Massocca and others see a Romney victory, or a Republican win of the Senate as a path to easier resolution of the so-called fiscal cliff at the end of the year. The fiscal cliff is the dual expiration of Bush era tax cuts combined with the automatic spending cuts that would hit the economy starting Jan. 1 if Congress does not act.
“I think part of this rally is the feeling that Republicans are going to do very well in November,” said Massocca. The S&P 500 soared 28 points to 1432, and the Dow jumped 244 points Thursday to 13,292 after the European Central Bank announced a
“If you’re a middle-of-the-road voter whose major concern is the economy than these data points are going to matter,” Massocca said. “And given the fact you’re going to have some sort of fiscal policy shift, then whose hands are on the tiller when that happens is going to matter.”
As for the jobs report, Mark Zandi, chief economist at Moody’s Economy.com, expect to see 150,000 jobs added, the underlying rate of job growth year-to-date. He does not expect to see the Fed move before the election.
“I don’t think they want to move until after the election, when the economy really truly is going to weaken because of the fiscal issues. Each time they do QE, it’s really less potent,” he said.
Zandi expects to see the unemployment rate stay at 8.3 percent. “I think we’re creating enough jobs that at the moment, unemployment stabilizes or even moves down a notch by the election,” he said.
Strategas’ Clifton said the election has come to a period of “shock and awe,” with a number of major events that could swing sentiment. Those include President Bill Clinton’s speech Wednesday night where he
“You’ve got Obama’s speech (Thursday night) and they’re hoping for a bounce,” he said. President Obama is always briefed on the jobs report the evening before it is released so traders were watching that speech for clues.
Clifton said the jobs number is important but not because of the way voters react to it.
“That’s not what happens. Voters are going to vote how they really feel. When that number comes across the tape, that number is going to reflect how they really feel.” Clifton said the jobs number is a lagging indicator, already reflecting what the public has experienced. He did say the unemployment rate is very much correlated to the president’s approval rating.
“The driver really is the president’s approval rating. The president’s approval rating is 45 percent. He needs 50 percent. The only thing that can take him from 45 to 50 is a stronger trajectory of growth in the economy…people need to be getting jobs. Their income needs to keep growing.”

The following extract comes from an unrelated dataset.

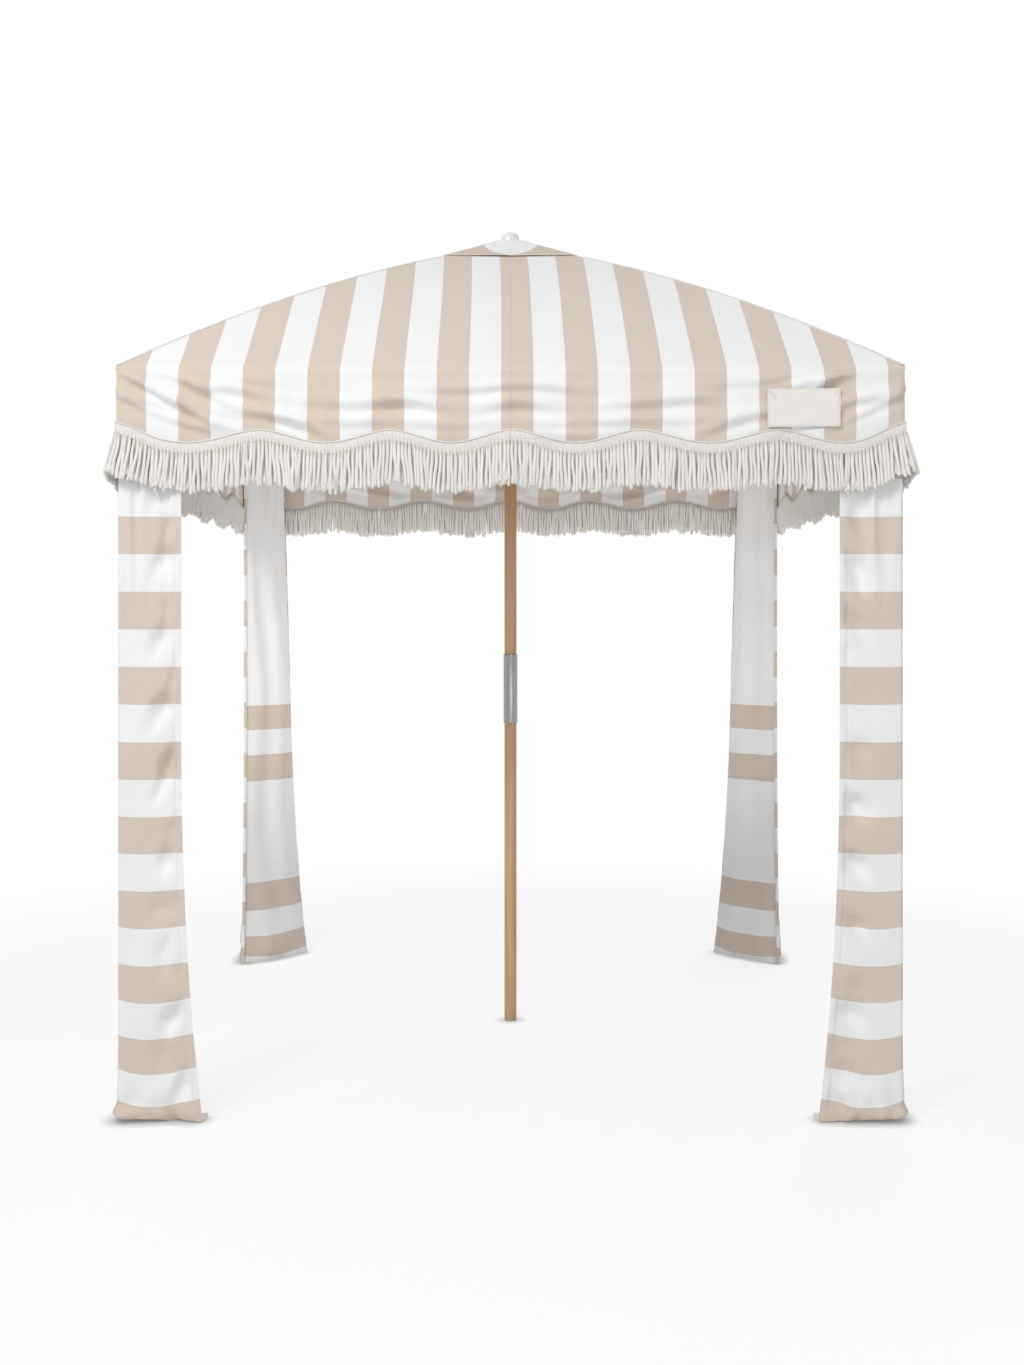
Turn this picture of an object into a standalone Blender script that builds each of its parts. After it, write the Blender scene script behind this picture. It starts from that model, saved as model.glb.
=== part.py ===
# Beach tent: a square cloth canopy on a pole in two lengths, with four cloth legs
# Metres, +Z up, origin on the ground under the pole, the front faces -Y

import math

import bmesh
import bpy
from mathutils import Matrix, Vector

# Clearance between pieces that touch, and the overrun of every cut
GAP = 0.0003
OVERRUN = 0.002

# Canopy
HALF_SIDE = 0.900
EAVE_HEIGHT = 1.727
ROOF_RISE = 0.493
ROOF_BOW = 0.168
ROOF_CLOTH = 0.0035
VENT_HALF = 0.120
CAP_HALF = 0.183
CAP_STEEPER_SHARE = 0.0679
CAP_CLOTH = 0.003
CAP_HOLE_HALF = 0.032
PATCH_RADIUS = 0.072
PATCH_CLOTH = 0.0018
PATCH_HOLE_RADIUS = 0.0044
ROOF_ROWS = 9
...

Clifton said his research shows there is a strong correlation between growth in payrolls and presidential reelections. “The president needs 1.1 percent growth in nonfarm payrolls from January through September to get to 50 percent,” he said. “They’ve increased about 0.8 percent…basically he needs 400,000 jobs between this month and next month and then he’ll be at 50 percent.”
“No president has won reelection with an approval rating below 50 percent before the election,” he said, pointing to data going back to the Johnson Administration.
He also said Obama needs consumer sentiment to improve. While at a three-month high, the Thomson Reuters/University of Michigan consumer sentiment survey is at 73.6. “It’s been over 90 for every other president that has won. We think the president needs to get that number to 83,” Clifton said. Consumer sentiment was in the low 70s in 1980, when Ronald Reagan won and in 1992 when Clinton won.
“This is basically in Obama’s hands at this point, and it’s really in the economy’s hands,” Clifton said.
Knapp said the August jobs report is the last big one in terms of influencing the debate.
“A strong number will hurt Romney, but not as much as a weak number will hurt Obama,” he said.
“People are skeptical but they do want to buy into the longer term bullish story on the U.S. around manufacturing, and our energy position,” Knapp said. “ I think people want to be optimistic…I think the market’s collective mind is ‘we’re going to get to the right place.’ There’s certainly no reason for the market to be rallying this strongly based on core fundamentals.”